Metadata-Version: 2.4
Name: distributed_downloader
Version: 0.3.0b0
Summary: MPI-based tool for downloading images from a list of URLs in parallel.
Project-URL: Homepage, https://github.com/Imageomics/distributed-downloader
Project-URL: Repository, https://github.com/Imageomics/distributed-downloader.git
Project-URL: Bug Tracker, https://github.com/Imageomics/distributed-downloader/issues
Author-email: Andrey Kopanev <kopanev.1@osu.edu>, "Elizabeth G. Campolongo" <e.campolongo479@gmail.com>, "Matthew J. Thompson" <thompson.m.j@outlook.com>
License-File: LICENSE
Classifier: Development Status :: 4 - Beta
Classifier: License :: OSI Approved :: MIT License
Classifier: Operating System :: OS Independent
Classifier: Programming Language :: Python :: 3
Classifier: Programming Language :: Python :: 3.10
Classifier: Programming Language :: Python :: 3.11
Requires-Python: <3.12,>=3.10
Requires-Dist: attrs
Requires-Dist: brotli
Requires-Dist: cramjam
Requires-Dist: cython
Requires-Dist: fsspec
Requires-Dist: inflate64
Requires-Dist: mpi4py
Requires-Dist: multivolumefile
Requires-Dist: opencv-python
Requires-Dist: pandas
Requires-Dist: pathspec
Requires-Dist: pillow
Requires-Dist: psutil
Requires-Dist: pyarrow
Requires-Dist: pybcj
Requires-Dist: pycryptodomex
Requires-Dist: pyppmd
Requires-Dist: pyspark
Requires-Dist: python-dotenv
Requires-Dist: pyyaml
Requires-Dist: pyzstd
Requires-Dist: requests
Requires-Dist: setuptools
Requires-Dist: texttable
Requires-Dist: trove-classifiers
Requires-Dist: typing-extensions
Requires-Dist: wheel
Provides-Extra: dev
Requires-Dist: pytest; extra == 'dev'
Requires-Dist: ruff; extra == 'dev'
Provides-Extra: keywords
Requires-Dist: dataset-generation; extra == 'keywords'
Requires-Dist: distributed; extra == 'keywords'
Requires-Dist: download; extra == 'keywords'
Requires-Dist: mpi-applications; extra == 'keywords'
Requires-Dist: parallel; extra == 'keywords'
Requires-Dist: url; extra == 'keywords'
Description-Content-Type: text/markdown

# Distributed Downloader

A high-performance, MPI-based distributed downloading tool for retrieving large-scale image datasets from diverse web
sources.

## Overview

The Distributed Downloader was initially developed to handle the massive scale of downloading all images from the
monthly [GBIF occurrence snapshot](https://www.gbif.org/occurrence-snapshots), which contains approximately 200 million
images distributed across 545 servers.

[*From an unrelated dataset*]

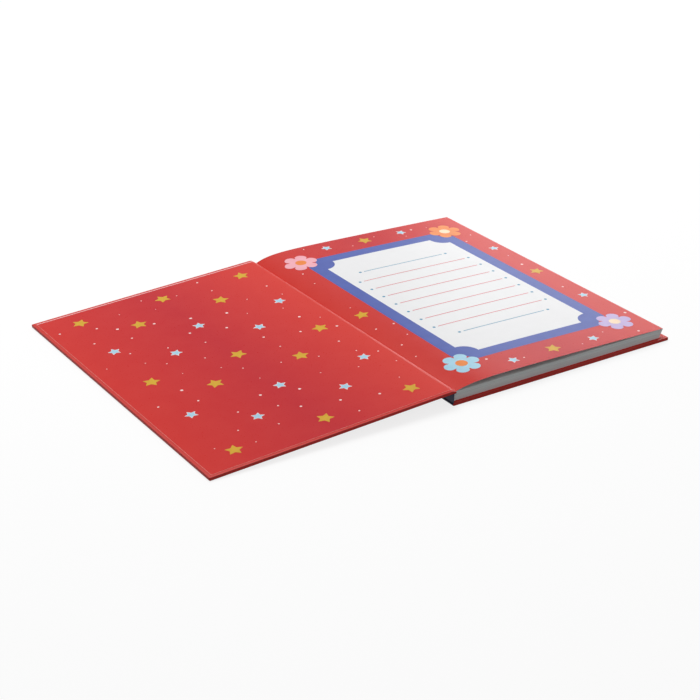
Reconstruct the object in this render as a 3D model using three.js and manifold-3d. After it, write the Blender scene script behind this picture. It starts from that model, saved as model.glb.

The tool is designed with general-purpose capabilities and can efficiently
process any collection of URLs.

### Why Build This Tool?

We chose to develop this custom solution instead of using existing tools
like [img2dataset](https://github.com/rom1504/img2dataset) for several key reasons:

- **Server-friendly operation**: Implements sophisticated rate limiting to avoid overloading source servers
- **Enhanced control**: Provides fine-grained control over dataset construction and metadata management
- **Scalability**: Handles massive datasets that exceed the capabilities of single-machine solutions
- **Fault tolerance**: Robust checkpoint and recovery system for long-running downloads
- **Flexibility**: Supports diverse output formats and custom processing pipelines

## Installation

### Prerequisites

- Python 3.10 or 3.11
- MPI implementation ([OpenMPI](https://docs.open-mpi.org/en/v5.0.x/installing-open-mpi/quickstart.html)
  or [Intel MPI](https://www.intel.com/content/www/us/en/docs/mpi-library/developer-guide-linux/2021-6/installation.html))
- High-performance computing environment with Slurm (recommended)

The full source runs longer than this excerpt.